A controversial scheme that exempts people from paying tax on property transfers to set off arrears is temporary and aimed to help businesses during the pandemic, the Finance Ministry has said.

Contacted amid calls for the scheme to be revoked because of the way it favours certain tax defaulters, a spokesperson for the Finance Ministry said the measure represented a “one-time chance” as part of the government’s pandemic-related measures. It is valid until the end of 2022.

The spokesperson also said the stakeholders had not spoken against the scheme when the government first proposed it earlier this year.

The new measure, quietly introduced through a legal notice, allows those with tax arrears due by January 2021 to pay any taxation due on the transfer of property purchased before March 2021 against their arrears.

The move has been met with widespread criticism from a number of industry bodies, among them the Chamber of Commerce, the Malta Institute of Taxation, the Institute of Financial Services Practitioners and the Malta Developers Association.

One of their arguments is that the scheme favours defaulting taxpayers over others. Another is that it does not take into consideration those who have their tax payments in order.

The government has now insisted that stakeholders were consulted earlier on this year.

“It was proposed on March 21, 2021 by the Ministry for Finance and endorsed by Cabinet as one of a series of measures to ease cash-stricken businesses during the pandemic. It also aimed to increase the government’s revenues.

“In this regard, there was no negative feedback by any stakeholders about this proposal during the various outreach initiatives,” the spokesperson said.

The opposition, echoing the concern expressed by the stakeholders, said it would be presenting a motion to the government to cancel the legal notice.

The government has 60 days to table and discuss it in parliament, the PN said, noting, however, that,  until then, the rules would remain in force.

The PN acknowledged that the government might want to launch schemes to collect arrears from time to time,but MP Mario de Marco said in a press conference yesterday that the measure went “beyond that”.
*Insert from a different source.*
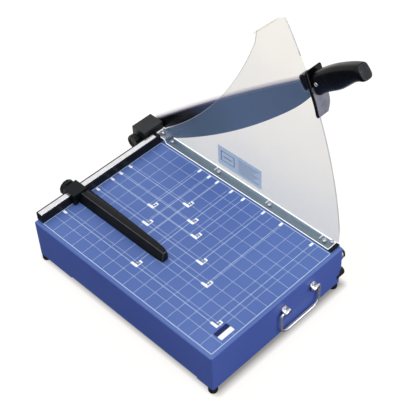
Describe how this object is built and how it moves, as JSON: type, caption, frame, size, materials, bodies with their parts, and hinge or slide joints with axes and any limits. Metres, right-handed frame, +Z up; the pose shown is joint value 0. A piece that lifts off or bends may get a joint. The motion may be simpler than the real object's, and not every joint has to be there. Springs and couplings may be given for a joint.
{
  "type": "guillotine paper cutter",
  "caption": "Guillotine paper cutter: blue steel bed with a printed grid, swinging blade lever with grip and hand guard, clear guard, back rail with a sliding gauge, and a wire carrying handle.",
  "frame": {"origin": "bottom centre of the whole cutter with its lever raised, on the surface that its feet stand on", "axes": "+Z up, +X towards the cutting edge, -Y towards the operator's end where the carrying handle is"},
  "size_m": [0.3346, 0.4737, 0.4854],
  "materials": {
    "enamel": "blue enamel on sheet steel",
    "black_metal": "black satin paint on metal",
    "black_plastic": "moulded, satin black",
    "chrome": "polished plating",
    "zinc_steel": "bright zinc plating",
    "tool_steel": "ground tool steel",
    "blade_steel": "dark coated steel",
    "arm_metal": "silver finish",
    "strip_metal": "grey plated strip",
    "bronze": "bearing bronze",
    "rubber": "black rubber",
    "clear_sheet": "clear acrylic sheet"
  },
  "bodies": {
    "base": {"base_housing": "enamel", "foot_front_left": "rubber", "foot_front_right": "rubber", "foot_back_left": "rubber", "foot_back_right": "rubber", "lower_knife": "tool_steel", "knife_screw_1": "zinc_steel", "knife_screw_2": "zinc_steel", "knife_screw_3": "zinc_steel", "knife_screw_4": "zinc_steel", "back_rail": "black_metal", "rail_strip": "chrome", "rail_screw_1": "zinc_steel", "rail_screw_2": "zinc_steel", "pivot_block": "black_metal", "block_screw_1": "zinc_steel", "block_screw_2": "zinc_steel", "pivot_bolt": "zinc_steel", "thrust_washer": "bronze", "disc_spring": "zinc_steel", "safety_guard": "clear_sheet", "hold_down_strip": "strip_metal", "guard_screw_1": "zinc_steel", "guard_screw_2": "zinc_steel", "guard_screw_3": "zinc_steel", "guard_screw_4": "zinc_steel", "guard_rear_bracket": "zinc_steel", "guard_rear_screw": "zinc_steel", "guard_end_clip": "black_plastic", "saddle_left": "chrome", "saddle_right": "chrome", "saddle_rivet_1": "chrome", "saddle_rivet_2": "chrome", "saddle_rivet_3": "chrome", "saddle_rivet_4": "chrome", "stop_buffer": "rubber", "buffer_screw": "zinc_steel", "side_foot": "rubber"},
    "lever": {"blade": "blade_steel", "lever_arm": "arm_metal", "blade_screw_1": "zinc_steel", "blade_screw_2": "zinc_steel", "blade_screw_3": "zinc_steel", "blade_screw_4": "zinc_steel", "pivot_bush": "bronze", "handle_collar": "black_plastic", "hand_guard": "black_plastic", "grip": "black_plastic", "grip_screw": "zinc_steel"},
    "pivot_knob": {"pivot_knob": "black_plastic"},
    "gauge": {"gauge_block": "black_plastic", "gauge_arm": "black_plastic", "clamp_shoe": "bronze"},
    "clamp_knob": {"clamp_knob": "black_plastic", "clamp_screw": "zinc_steel"},
    "bail": {"carry_bail": "chrome"}
  },
  "joints": [
    {"name": "lever_swing", "type": "hinge", "parent": "base", "child": "lever", "pos_m": [0.14175, 0.21731, 0.0985], "axis": [1, 0, 0], "range_deg": [0, 38.5]},
    {"name": "pivot_knob_turn", "type": "hinge", "parent": "base", "child": "pivot_knob", "pos_m": [0.09345, 0.21731, 0.0985], "axis": [-1, 0, 0], "range_deg": [-180, 180]},
    {"name": "gauge_slide", "type": "slide", "parent": "base", "child": "gauge", "axis": [1, 0, 0], "range_m": [-0.06, 0.135]},
    {"name": "clamp_turn", "type": "hinge", "parent": "gauge", "child": "clamp_knob", "pos_m": [-0.07925, 0.20661, 0.1015], "axis": [0, 1, 0], "range_deg": [-180, 180]},
    {"name": "bail_swing", "type": "hinge", "parent": "base", "child": "bail", "pos_m": [0.03095, -0.22759, 0.0625], "axis": [-1, 0, 0], "range_deg": [0, 165]}
  ]
}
“There are still questions on this. The government did not even publish the guidelines.

“There is also no capping on the amounts,” he said. 

Meanwhile, independent candidate Arnold Cassola has argued the scheme constitutes “blatant hidden state aid to the Nationalist and Labour parties, which, in reality, are being bailed out by the Maltese taxpayer”.

The ministry spokesperson said the scheme reflected the “pragmatic approach taken by government to support business and at the same time safeguarded its ability to collect taxes during exceptionally illiquid and difficult circumstances.

“This avoided costly court proceedings including judicial sales of property by auction to recover arrears of tax due.

“In fact, the scheme is applicable only and capped to revenues generated from assets equivalent to the value of tax arrears due,” the ministry said.

“The government wishes to emphasise that it remains committed to strengthening its efforts related to tax collection and related enforcement of legislation related thereto.

“It also remains permanently engaged in consultations with stakeholders and has taken note of the recent claims on the topic if calls for an amnesty are raised.”

Malta Chamber CEO Marthese Portelli said there was no consultation “on this specific measure and on the legal notice published, nor on its implementation”. 

“In a press conference held in March 2021, the Minister of Finance had mentioned the one-time granting of a tax exemption on the sale of property to facilitate settlement of taxes deferred during the COVID-19 period,” she said.

“This was announced among a list of other COVID-related liquidity measures. 

“However, the legal notice just published specifies that it applies for all tax arrears irrespective of their due date,” Portelli added.

She said that, if proposed in connection with tax arrears that accumulated during the COVID-19 period, then it could be interpreted as a pandemic-related measure.

However, the scheme as laid out in the legal notice applies to all tax arrears, the bulk of which may predate the pandemic, Portelli noted.